November 6, 2003 -- Amos Oz, the award-winning Israeli author, poet, and critic, received the Reform Jewish Movement's highest honor today during the Union of American Hebrew Congregations' Biennial Convention in Minneapolis.
Rabbi Eric H. Yoffie, president of the Union of American Hebrew Congregations, and Rabbi Paul Menitoff, executive director of the Central Conference of American Rabbis, presented Oz with the Eisendrath Bearer of Light Award.
"Amos Oz's writings demonstrate, sometimes in poetic prose, his dissatisfaction with simple answers and his ability to convey the uncertainties of life, the complexities of the human heart and the moral ambiguities that permeate our existence," Menitoff said.
The Eisendrath Award is named for the former executive director and president of the UAHC, who served the organization from 1943 until his death in 1973. Past recipients of the Eisendrath Award include Shimon Peres, James and Sarah Brady; Anwar Sadat, Marion Wright Edelman, and the New York City rescue personnel who worked tirelessly to save lives in the aftermath of 9/11.
In his eighteen novels, as well as his nonfiction essays and articles, Oz draws on his experiences of living on a kibbutz and serving in the Israeli army during the Six Day and Yom Kippur Wars. His books include My Michael (1968), published in more than 20 countries, In the Land of Israel, a documentary account of the author's journey through Israel during the 1982 Lebanon war, and Panther in the Basement (1995), a best-selling short novel about the last year of the British administration of Jerusalem. His fiction explores the duality of Israeli life, often focusing on the struggle between peace and violence, optimism and skepticism.

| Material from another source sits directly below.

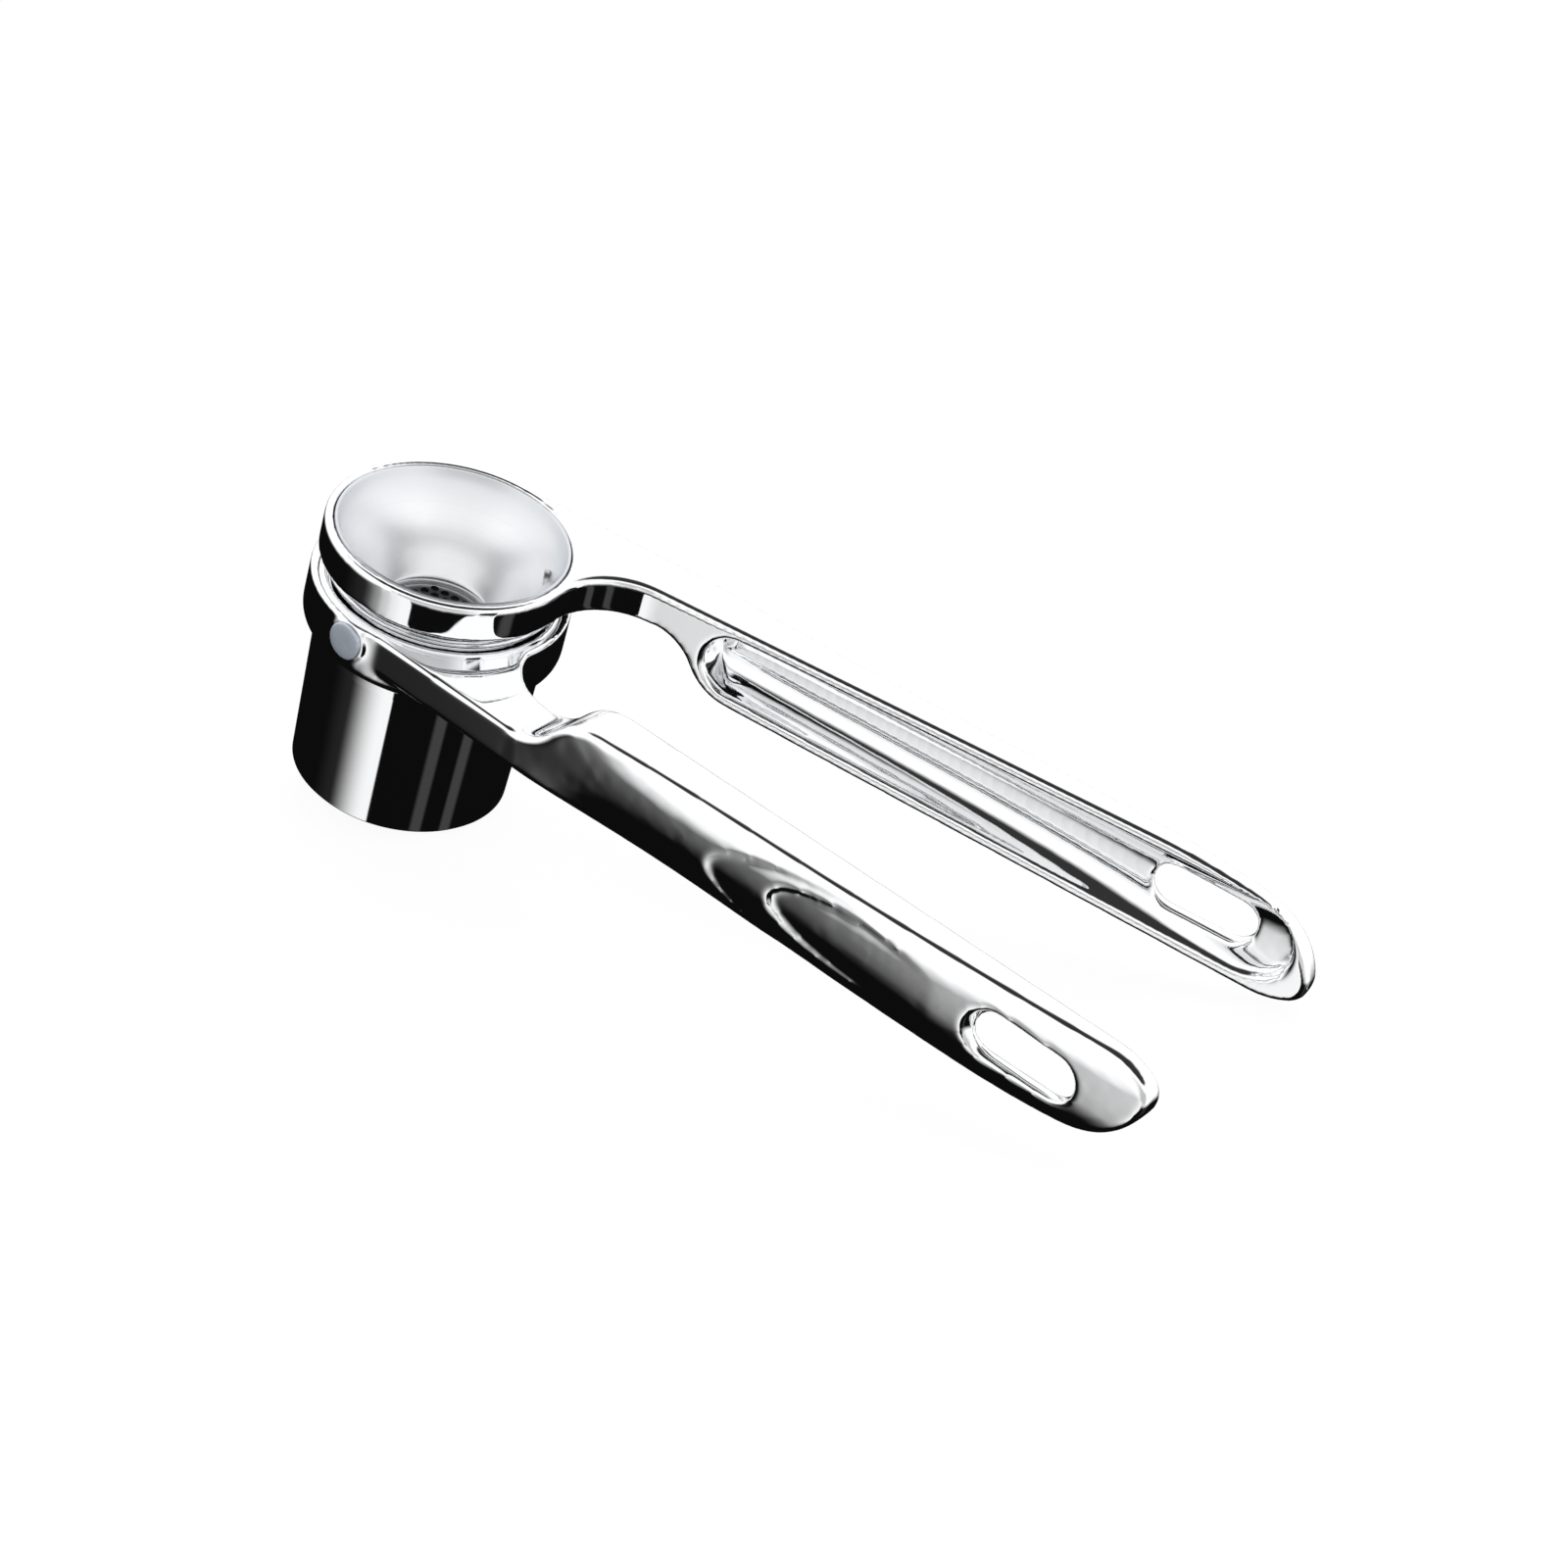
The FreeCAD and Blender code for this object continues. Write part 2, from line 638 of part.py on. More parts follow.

According to Newsweek, Oz is "eloquent, humane, and even religious in the deepest sense…a complex man obsessed with simple decency and determined, above all, to tell the truth, regardless of whom it offends." He has been a visiting fellow at Oxford University in England, an author-in-residence at the Hebrew University in Jerusalem and at Colorado College, and an Officer of Arts and Letters of France. In 1988, Oz won the French Prix Femina Etranger, France's top literary award, for his novel Black Box; and in 1992 he received the Frankfurt Peace Prize. He currently lives in Arad, Israel, and teaches at Ben-Gurion University of the Negev.
More than 4,000 people from Reform congregations across North America are attending the Reform Movement's five-day Biennial Convention in Minneapolis.